BOOK REViEW: Rome’s Italian Wars, Livy

Partial Annals of the rise of Rome.

In this Oxford World Classics edition of books 6-10 of Livy’s chronicle of the rise of Rome we learn much about an interesting time: fighting constant wars with her neighbours, whilst also undergoing continual class struggle at home (between the plebs and the patricians), Rome’s military might somehow transcends the vagaries of the Republican system – dictators in this era were appointed, and would resign once their work (the particular task for which they were appointed) was done: a very different conception from the modern dictator! – allowing Rome to dominate and gradually unify Italy under her rule.
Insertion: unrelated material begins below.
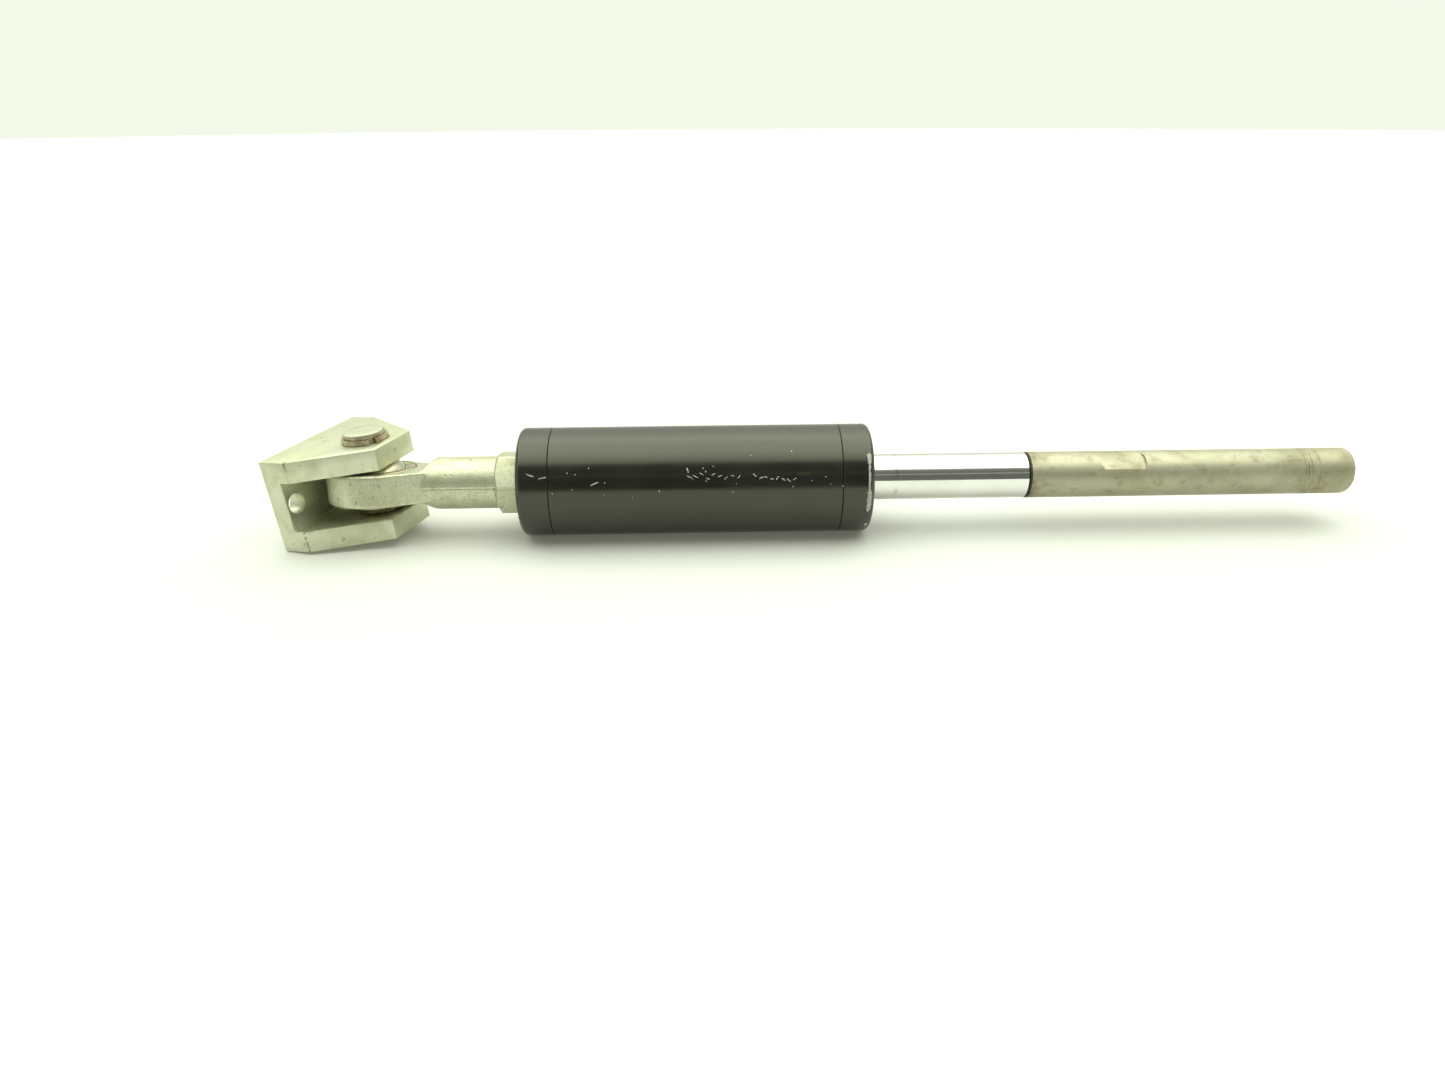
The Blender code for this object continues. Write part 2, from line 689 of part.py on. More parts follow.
def sphere_arc(radius, half_width, count, downward):
    """Arc of a sphere's outline between the planes at plus and minus half_width."""
    limit = math.degrees(math.asin(half_width / radius))
    start, end = (limit, -limit) if downward else (-limit, limit)
    return arc((0.0, 0.0), radius, start, end, count)


def build_bearing(eye_frame, bearing_frame, tilt_frame):
    """Bronze race in the eye, and the sliding liner and ball that tilt in it."""
    outer = RACE_OUTER_RADIUS
    half = EYE_HALF_THICKNESS
    chamfer = 0.0007
    race_points = [
        (outer - chamfer, half),
        (outer, half - chamfer),
        (outer, chamfer - half),
        (outer - chamfer, -half),
        *sphere_arc(RACE_SPHERE, half, 6, downward=False),
    ]
    turned("bearing_race", race_points, eye_frame, "bronze", closed=True, along_x=False)
    liner_points = [
        *sphere_arc(LINER_OUTER_SPHERE, LINER_HALF_WIDTH, 6, downward=True),
        *sphere_arc(LINER_INNER_SPHERE, LINER_HALF_WIDTH, 6, downward=False),
    ]
    turned("bearing_liner", liner_points, bearing_frame, "white_polymer", closed=True,
           along_x=False)
    ball_points = [
        *sphere_arc(BALL_SPHERE, BALL_HALF_WIDTH, 8, downward=True),
        (BALL_BORE, -BALL_HALF_WIDTH),
        (BALL_BORE, BALL_HALF_WIDTH),
    ]
    turned("bearing_ball", ball_points, tilt_frame, "machined_steel", closed=True,
           along_x=False)


def build_pin(tilt_frame):
    """Clevis pin, held by a spring ring under its head and another below the lower ear."""
    chamfer = 0.0005
    upper = BRACKET_HALF_HEIGHT + BRACKET_LIFT + GAP
    lower = BRACKET_LIFT - BRACKET_HALF_HEIGHT - GAP
    points = [
        (0.0, PIN_TOP),
        (PIN_HEAD_RADIUS - chamfer, PIN_TOP),
        (PIN_HEAD_RADIUS, PIN_TOP - chamfer),
        (PIN_HEAD_RADIUS, PIN_HEAD_BASE),
        (PIN_RADIUS, PIN_HEAD_BASE),
        (PIN_RADIUS, PIN_BOTTOM + chamfer),
        (PIN_RADIUS - chamfer, PIN_BOTTOM),
        (0.0, PIN_BOTTOM),
    ]
    turned("clevis_pin", points, tilt_frame, "brown_steel", along_x=False)
    inner = PIN_RADIUS + GAP
    spans = {
        "upper_pin_ring": (upper, upper + RING_THICKNESS),
        "lower_pin_ring": (lower - LOWER_RING_THICKNESS, lower),
    }
    for name, span in spans.items():
        ring(name, (inner, inner + RING_SECTION), span, tilt_frame, "brown_steel", along_x=False)


def build_clevis(clevis_frame):
    """One-piece bracket: base plate, two tapered ears, pin bore and two bolt holes."""
    outline = [
        (MOUNT_FACE, -BRACKET_HALF_WIDTH),
        (SHOULDER, -BRACKET_HALF_WIDTH),
        (EAR_TIP, -TIP_HALF_WIDTH),
        (EAR_TIP, TIP_HALF_WIDTH),
        (SHOULDER, BRACKET_HALF_WIDTH),
        (MOUNT_FACE, BRACKET_HALF_WIDTH),
    ]
    bracket = extrusion("clevis_bracket", outline, BRACKET_HALF_HEIGHT, clevis_frame, "zinc_plate")
    slot_length = EAR_TIP - POCKET_FLOOR + CUT_MARGIN
    slot = prism(
        "clevis_slot_cutter",
        (slot_length, 2 * BRACKET_HALF_WIDTH + CUT_MARGIN, 2 * SLOT_HALF_HEIGHT),
        (POCKET_FLOOR + slot_length / 2, 0.0, 0.0), clevis_frame,
    )
    combine(bracket, slot, "DIFFERENCE")
    bevel(bracket, BRACKET_EDGE)
    height = 2 * (BRACKET_HALF_HEIGHT + CUT_MARGIN)
    pin_bore = rod_shape(
        "pin_bore_cutter", PIN_RADIUS + GAP, height, (0, 0, 0), clevis_frame, sides=48
    )
    combine(bracket, pin_bore, "DIFFERENCE")
    middle = (MOUNT_FACE + POCKET_FLOOR) / 2
    depth = POCKET_FLOOR - MOUNT_FACE + 2 * CUT_MARGIN
    for side in (-1, 1):
        hole = rod_shape(
            f"bolt_hole_cutter_{side + 2}", BOLT_HOLE_RADIUS, depth,
            (middle, side * BOLT_SPACING / 2, 0.0), clevis_frame,
            rotation=(0.0, math.pi / 2, 0.0),
        )
        combine(bracket, hole, "DIFFERENCE")


def world_bounds():
    """Lowest and highest corner of all the parts, as the viewport evaluates them."""
    graph = bpy.context.evaluated_depsgraph_get()
    low = Vector((math.inf,) * 3)
    high = Vector((-math.inf,) * 3)
    for item in PARTS.objects:
        if item.type != "MESH":
            continue
        shape = item.evaluated_get(graph)
        for vertex in shape.data.vertices:
            point = shape.matrix_world @ vertex.co
            low = Vector(map(min, low, point))
            high = Vector(map(max, high, point))
    return low, high


def centre_on_floor(root):
    """Move the whole object so that its box stands centred on the origin."""
    bpy.context.view_layer.update()
    low, high = world_bounds()
    middle = (low + high) / 2
    root.location = (-middle.x, -middle.y, -low.z)
    bpy.context.view_layer.update()


def build():
    root = make_empty("cylinder_frame", None)
    slide_frame = make_empty("piston_slide_frame", root)
    rod_frame = make_empty("rod_spin_frame", slide_frame)
    separator_frame = make_empty("separator_slide_frame", root)
    eye_frame = make_empty(
        "rod_end_frame", root, location=(BALL_X, 0.0, 0.0), rotation=(EYE_ROLL, 0.0, 0.0)
    )
    bearing_frame = make_empty("bearing_frame", root, location=(BALL_X, 0.0, 0.0))
    tilt_frame = make_empty("bearing_tilt_frame", bearing_frame, rotation=(0.0, LEAN, 0.0))
    clevis_frame = make_empty(
        "clevis_swivel_frame", tilt_frame, location=(0.0, 0.0, BRACKET_LIFT),
        rotation=(0.0, 0.0, SWIVEL),
    )
    build_barrel_tube(root)
    build_rear_cap(root)
    build_filling_plug(root)
    build_front_cap(root)
    build_gland_rings(root)
    build_rod(rod_frame)
    build_rod_extension(rod_frame)
    build_piston(rod_frame, slide_frame)
    build_piston_fasteners(rod_frame)
    build_separator(separator_frame)
    build_mounting_stud(root)
    build_rod_end_housing(root, eye_frame)
    build_bearing(eye_frame, bearing_frame, tilt_frame)
    build_pin(tilt_frame)
    build_clevis(clevis_frame)
    centre_on_floor(root)


clear_scene()
PARTS = make_collection(COLLECTION_NAME)
CUTTERS = make_collection("cutters")
build()
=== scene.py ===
"""Looks of the hydraulic cylinder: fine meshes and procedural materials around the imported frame."""
import json
import math
import random

import bmesh
import bpy
from mathutils import Matrix, Vector


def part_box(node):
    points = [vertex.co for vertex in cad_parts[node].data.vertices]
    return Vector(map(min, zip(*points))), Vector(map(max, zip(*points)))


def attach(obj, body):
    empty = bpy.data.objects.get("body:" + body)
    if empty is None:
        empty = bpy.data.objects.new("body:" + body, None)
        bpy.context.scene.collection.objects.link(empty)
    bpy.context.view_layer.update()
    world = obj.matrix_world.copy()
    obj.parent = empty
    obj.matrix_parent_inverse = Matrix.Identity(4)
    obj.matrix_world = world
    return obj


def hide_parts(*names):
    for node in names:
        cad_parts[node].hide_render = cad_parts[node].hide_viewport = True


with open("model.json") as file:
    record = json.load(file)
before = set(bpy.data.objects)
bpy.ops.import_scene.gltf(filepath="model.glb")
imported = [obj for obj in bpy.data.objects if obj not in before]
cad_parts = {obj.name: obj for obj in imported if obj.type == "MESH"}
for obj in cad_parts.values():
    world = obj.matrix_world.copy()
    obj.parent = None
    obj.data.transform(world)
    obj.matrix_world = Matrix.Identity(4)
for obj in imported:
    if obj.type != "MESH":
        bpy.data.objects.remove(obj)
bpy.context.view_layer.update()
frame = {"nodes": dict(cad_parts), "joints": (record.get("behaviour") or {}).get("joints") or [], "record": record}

MM = 0.001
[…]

The annalistic style makes, at times, for repetitive and rather dry reading, with regular lists of who was consul, dictator, or ‘master of horse’. Although there’s a strong temptation to skip all this naming, the formula has, for me at any rate, the unexpected humour value of throwing up some rather entertaining names: there are a number of amusing individual names, such as Furius, Manlius, & Postumius, and occasionally even a prize pairing, as in Spurius Furius!  No doubt an awareness of such nominal nonsense inspired Python’s infamous ‘Biggus Dickus’ scene in life of Brian. The constant conflicts can perhaps likewise lose their edge through sheer exhaustion, something Livy tacitly concedes himself in places.

Even though the practice of history has evolved a lot, one sees with writers like Livy (and Arrian, Tacitus, etc.) the desire to relate history as faithfully as they are able. So Livy often gives several variant accounts, expressing his reasons for favouring one particular version over another. Two things, however, that date this relative to someone more modern, even someone as far back as Gibbon, for example, are that firstly, Livy already looks back to former times as being better than the present: the old ‘golden age fallacy’ again! One doesn’t even have to read between Livy’s own lines to see that, in our view (well, mine, at any rate) this was hardly a idyllic period: quite apart from the constant wars, they were a very superstitious and fickle lot! 
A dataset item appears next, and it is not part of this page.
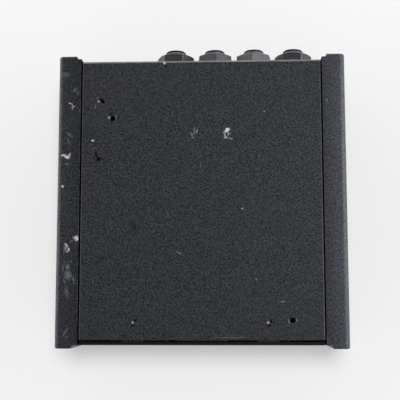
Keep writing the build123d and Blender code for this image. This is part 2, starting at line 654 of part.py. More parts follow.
with BuildPart() as pad_1_slider:
    add(pad_blank.part.moved(Location((PAD_X, 0, PAD_Z[0]))))
pad_1_slider.part.label = "pad_1_slider"
export_step(pad_1_slider.part, "parts/pad_1_slider.step")

with BuildPart() as pad_2_slider:
    add(pad_blank.part.moved(Location((PAD_X, 0, PAD_Z[1]))))
pad_2_slider.part.label = "pad_2_slider"
export_step(pad_2_slider.part, "parts/pad_2_slider.step")

with BuildPart() as lift_blank:
    with BuildSketch(Plane.XZ.offset(-(OUT_IN_Y + FRAME_T + 1.0))):
        Rectangle(5.2, KNOB_H)
    extrude(amount=1.0 + FRAME_T + SHEET - 0.1)
    fillet(lift_blank.faces().sort_by(Axis.Y)[0].edges(), 0.3)
    with BuildSketch(Plane.XZ.offset(-(OUT_FACE_Y + 0.1 + 0.35))):
        with Locations((-1.5, 0), (-0.5, 0), (0.5, 0), (1.5, 0)):
            Rectangle(0.35, KNOB_H + 1)
    extrude(amount=0.4, mode=Mode.SUBTRACT)
    with BuildSketch(Plane.XZ.offset(-(OUT_IN_Y + FRAME_T + 0.35 + 4.5))):
        Rectangle(7.6, 5.7)
    extrude(amount=4.5)

with BuildPart() as lift_1_slider:
    add(lift_blank.part.moved(Location((LIFT_X - LIFT_TRAVEL / 2, 0, LIFT_Z[0]))))
lift_1_slider.part.label = "ground_lift_1_slider"
export_step(lift_1_slider.part, "parts/ground_lift_1_slider.step")

with BuildPart() as lift_2_slider:
    add(lift_blank.part.moved(Location((LIFT_X - LIFT_TRAVEL / 2, 0, LIFT_Z[1]))))
lift_2_slider.part.label = "ground_lift_2_slider"
export_step(lift_2_slider.part, "parts/ground_lift_2_slider.step")


# ---------------------------------------------------------------- circuit board and its fixings
with BuildPart() as board:
    with BuildSketch(Plane.XY.offset(BOARD_LOW)):
        with Locations((0, (BOARD_Y0 + BOARD_Y1) / 2)):
            RectangleRounded(2 * BOARD_HALF, BOARD_Y1 - BOARD_Y0, 1.5)
        with Locations(*POSTS):
            Circle(1.6, mode=Mode.SUBTRACT)
    extrude(amount=BOARD_T)
board.part.label = "circuit_board"
export_step(board.part, "parts/circuit_board.step")

with BuildPart() as posts:
    with BuildSketch(Plane.XY.offset(BOARD_TOP)):
        with Locations(*POSTS):
            RegularPolygon(2.75, 6, major_radius=False)
    extrude(amount=HEIGHT - SHEET - BOARD_TOP)
    with BuildSketch(Plane.XY.offset(HEIGHT - SHEET)):
        with Locations(*POSTS):
            Circle(1.78)
    extrude(amount=0.85)
    with BuildSketch(Plane.XY.offset(BOARD_TOP)):
        with Locations(*POSTS):
            Circle(M3_R + 0.03)
    extrude(amount=4.6, mode=Mode.SUBTRACT)
posts.part.label = "board_posts"
export_step(posts.part, "parts/board_posts.step")

with BuildPart() as board_screws:
    with BuildSketch(Plane.XY.offset(BOARD_LOW - 2.0)):
        with Locations(*POSTS):
            Circle(2.7)
    extrude(amount=2.0)
    fillet(board_screws.edges().filter_by(GeomType.CIRCLE).group_by(Axis.Z)[0], 0.8)
    with BuildSketch(Plane.XY.offset(BOARD_LOW)):
        with Locations(*POSTS):
            Circle(M3_R)
    extrude(amount=5.6)
    with BuildSketch(Plane.XY.offset(BOARD_LOW - 2.0)):
        with Locations(*POSTS):
            Rectangle(3.0, 0.6)
            Rectangle(0.6, 3.0)
    extrude(amount=1.1, mode=Mode.SUBTRACT)
board_screws.part.label = "board_screws"
export_step(board_screws.part, "parts/board_screws.step")


# ---------------------------------------------------------------- transformers (hang from the board)
XZ0 = BOARD_LOW - XFMR_H             # lowest level of the cans
with BuildPart() as cores:
    for x in XFMR_X:
        with BuildSketch(Plane.XY.offset(XZ0 + 3.0)):
            with Locations((x, XFMR_Y)):
                Rectangle(25.0, 8.0)
        extrude(amount=XFMR_H - 6.0)
        # windows of the laminated core
        with BuildSketch(Plane.XZ.offset(-(XFMR_Y + 4.0))):
            with Locations((x - 6.2, XZ0 + XFMR_H / 2), (x + 6.2, XZ0 + XFMR_H / 2)):
                Rectangle(4.6, 9.6)
        extrude(amount=8.0, mode=Mode.SUBTRACT)
cores.part.label = "transformer_cores"
export_step(cores.part, "parts/transformer_cores.step")

with BuildPart() as windings:
    for x in XFMR_X:
        with BuildSketch(Plane.XY.offset(XZ0 + XFMR_H / 2 - 4.6)):
            with Locations((x, XFMR_Y)):
                RectangleRounded(16.6, 20.0, 3.0)
                Rectangle(7.9, 8.1, mode=Mode.SUBTRACT)
        extrude(amount=9.2)
windings.part.label = "transformer_windings"
export_step(windings.part, "parts/transformer_windings.step")

with BuildPart() as cans:
    for x in XFMR_X:
        with BuildSketch(Plane.XY.offset(XZ0)):
            with Locations((x, XFMR_Y)):
                RectangleRounded(XFMR_SIDE, XFMR_SIDE, 3.0)
        extrude(amount=XFMR_H)
        with BuildSketch(Plane.XY.offset(XZ0 + 0.8)):
            with Locations((x, XFMR_Y)):
                RectangleRounded(XFMR_SIDE - 1.6, XFMR_SIDE - 1.6, 2.2)
        extrude(amount=XFMR_H - 0.8, mode=Mode.SUBTRACT)
    fillet(cans.faces().filter_by(Axis.Z).group_by(Axis.Z)[0].edges(), 0.6)
cans.part.label = "transformer_shield_cans"
export_step(cans.part, "parts/transformer_shield_cans.step")

with BuildPart() as bobbins:
    # carrier between board and core, with a pin row
    for x in XFMR_X:
        with BuildSketch(Plane.XY.offset(XZ0 + XFMR_H - 3.0)):
            with Locations((x, XFMR_Y)):
                Rectangle(24.0, 20.0)
        extrude(amount=3.0)
        with BuildSketch(Plane.XY.offset(XZ0 + 0.8)):
            with Locations((x, XFMR_Y)):
                Rectangle(20.0, 14.0)
        extrude(amount=2.2)
bobbins.part.label = "transformer_carriers"
export_step(bobbins.part, "parts/transformer_carriers.step")


# ---------------------------------------------------------------- small parts on the board
RES_Y = [20.0, 23.5, 27.0, 30.5]
with BuildPart() as resistors:
    for x in (-14.0, 14.0):
        for y in RES_Y:
            with BuildSketch(Plane.YZ.offset(x - 3.3)):
                with Locations((y, BOARD_LOW - 1.35)):
                    Circle(1.25)
            extrude(amount=6.6)
            for sx in (-1, 1):
                with BuildSketch(Plane.XY.offset(BOARD_LOW - 1.6)):
                    with Locations((x + sx * 4.3, y)):
                        Circle(0.3)
                extrude(amount=1.6)
                with BuildSketch(Plane.YZ.offset(x + sx * 3.8 - 0.8)):
                    with Locations((y, BOARD_LOW - 1.35)):
                        Circle(0.3)
                extrude(amount=1.6)
resistors.part.label = "pad_resistors"
export_step(resistors.part, "parts/pad_resistors.step")

with BuildPart() as capacitors:
    with BuildSketch(Plane.XY.offset(BOARD_LOW - 7.5)):
        with Locations((-34.0, 24.0), (34.0, 24.0), (-42.6, -14.0), (42.6, -14.0)):
            RectangleRounded(7.2, 3.2, 0.5)
    extrude(amount=7.5)
    fillet(capacitors.faces().filter_by(Axis.Z).group_by(Axis.Z)[0].edges(), 0.4)
capacitors.part.label = "film_capacitors"
export_step(capacitors.part, "parts/film_capacitors.step")

with BuildPart() as headers:
    for x in XLR_X:
        with BuildSketch(Plane.XY.offset(BOARD_LOW - 6.0)):
            with Locations((x, -35.5)):
                Rectangle(9.6, 5.6)
        extrude(amount=6.0)
    for x in (PAD_X,):
        with BuildSketch(Plane.XY.offset(BOARD_LOW - 6.0)):
            with Locations((x, 44.0)):
                Rectangle(18.0, 5.6)
        extrude(amount=6.0)
headers.part.label = "wire_headers"
export_step(headers.part, "parts/wire_headers.step")


# ---------------------------------------------------------------- internal hook-up wires
WIRE_R = 0.55
with BuildPart() as output_1_wires:
    for px, pz in XLR_PINS:
        hx = XLR_X[0] + px * 0.72
        with BuildLine() as run_1:
            Spline(
                (XLR_X[0] + px, PIN_TAIL_Y, XLR_Z + pz), (XLR_X[0] + px * 0.95, -37.2, XLR_Z + pz + 1.0),
                (hx, -35.6, BOARD_LOW - 6.0),
                tangents=((0, 1, 0), (0, 0, 1)),
            )
        with BuildSketch(Plane(origin=(XLR_X[0] + px, PIN_TAIL_Y, XLR_Z + pz), z_dir=(0, 1, 0))):
            Circle(WIRE_R)
        sweep(path=run_1.line)
output_1_wires.part.label = "output_1_wires"
export_step(output_1_wires.part, "parts/output_1_wires.step")

with BuildPart() as output_2_wires:
    for px, pz in XLR_PINS:
        hx = XLR_X[1] + px * 0.72
        with BuildLine() as run_2:
            Spline(
                (XLR_X[1] + px, PIN_TAIL_Y, XLR_Z + pz), (XLR_X[1] + px * 0.95, -37.2, XLR_Z + pz + 1.0),
                (hx, -35.6, BOARD_LOW - 6.0),
                tangents=((0, 1, 0), (0, 0, 1)),
            )
        with BuildSketch(Plane(origin=(XLR_X[1] + px, PIN_TAIL_Y, XLR_Z + pz), z_dir=(0, 1, 0))):
            Circle(WIRE_R)
        sweep(path=run_2.line)
output_2_wires.part.label = "output_2_wires"
export_step(output_2_wires.part, "parts/output_2_wires.step")

with BuildPart() as pad_wires:
    y_term = JACK_IN_Y - FRAME_T - TRAY_D - 1.2 - 3.2
    for z in PAD_Z:
        for i, dx in enumerate((-4.5, -1.5, 1.5, 4.5)):
            hx = PAD_X + dx * 1.15 + (0.0 if z == PAD_Z[0] else 0.0)
            hy = 45.2 if z == PAD_Z[0] else 42.8
            with BuildLine() as run_3:
                Spline(
                    (PAD_X + dx, y_term, z - 1.9 if z == PAD_Z[1] else z + 1.9),
                    (hx, hy, BOARD_LOW - 6.0),
                    tangents=((0, -1, 0), (0, 0, 1)),
                )
            with BuildSketch(Plane(origin=(PAD_X + dx, y_term, z - 1.9 if z == PAD_Z[1] else z + 1.9), z_dir=(0, -1, 0))):
                Circle(WIRE_R)
            sweep(path=run_3.line)
pad_wires.part.label = "pad_switch_wires"
export_step(pad_wires.part, "parts/pad_switch_wires.step")
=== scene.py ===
import bpy, bmesh, math, random
from mathutils import Matrix, Vector


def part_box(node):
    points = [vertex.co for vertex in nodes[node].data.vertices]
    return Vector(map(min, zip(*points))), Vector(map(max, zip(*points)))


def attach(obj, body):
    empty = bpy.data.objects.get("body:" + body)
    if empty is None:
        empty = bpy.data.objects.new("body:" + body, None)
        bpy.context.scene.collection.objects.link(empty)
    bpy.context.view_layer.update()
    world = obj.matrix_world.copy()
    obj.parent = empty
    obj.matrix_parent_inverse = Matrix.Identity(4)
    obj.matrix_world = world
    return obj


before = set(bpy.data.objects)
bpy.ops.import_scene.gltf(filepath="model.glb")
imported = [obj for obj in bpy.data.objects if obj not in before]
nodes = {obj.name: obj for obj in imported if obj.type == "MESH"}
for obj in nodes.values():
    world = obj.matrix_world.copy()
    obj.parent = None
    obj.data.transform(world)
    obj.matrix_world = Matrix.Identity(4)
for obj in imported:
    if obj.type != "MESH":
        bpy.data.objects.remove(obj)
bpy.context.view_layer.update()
rnd = random.Random(7)

# ------------------------------------------------------------------ camera
cam_data = bpy.data.cameras.new("camera")
cam = bpy.data.objects.new("camera", cam_data)
bpy.context.collection.objects.link(cam)
EYE = Vector((0.01442, -0.04682, 0.43481))
R = Vector((0.99926, -0.00066, -0.03846)).normalized()
F = Vector((-0.03812, 0.11813, -0.99227)).normalized()
U = R.cross(F).normalized()
R = F.cross(U).normalized()
m = Matrix(((R.x, U.x, -F.x, EYE.x), (R.y, U.y, -F.y, EYE.y), (R.z, U.z, -F.z, EYE.z), (0, 0, 0, 1)))
cam.matrix_world = m
cam_data.sensor_width = 36.0
cam_data.lens = 76.5
cam_data.clip_start = 0.01
cam_data.clip_end = 20
bpy.context.scene.camera = cam
bpy.context.scene.view_settings.view_transform = "Standard"
bpy.context.scene.view_settings.look = "None"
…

Superstition is the second dating factor: for superstition, there’s such things as the auguries, the ‘hammering in of a nail’ ceremony, and at one point what sounds suspiciously like a witch hunt. For early Roman fickleness, try the fate of Marcus Manlius Capitolinus: once hailed as Rome’s protector, his championing of the plebs finds him recast as seditious, leading to a grisly end. Livy even notes at one point, showing that there was an awareness of such things even at the time, that religion was kept within the patrician class as a means of controlling the ignorant masses: ‘mainly so they could use superstition to keep the mind of the common people in check’ (p. 4). Some things don’t change!

All in all, very interesting in giving a picture, in part contemporaneous with Alexander the Great (about whom he makes a digression to consider how Rome would have fared against him) of the rise of republican Rome. But it does suffer from a certain dryness and repetition, mostly due to the annalistic form adopted.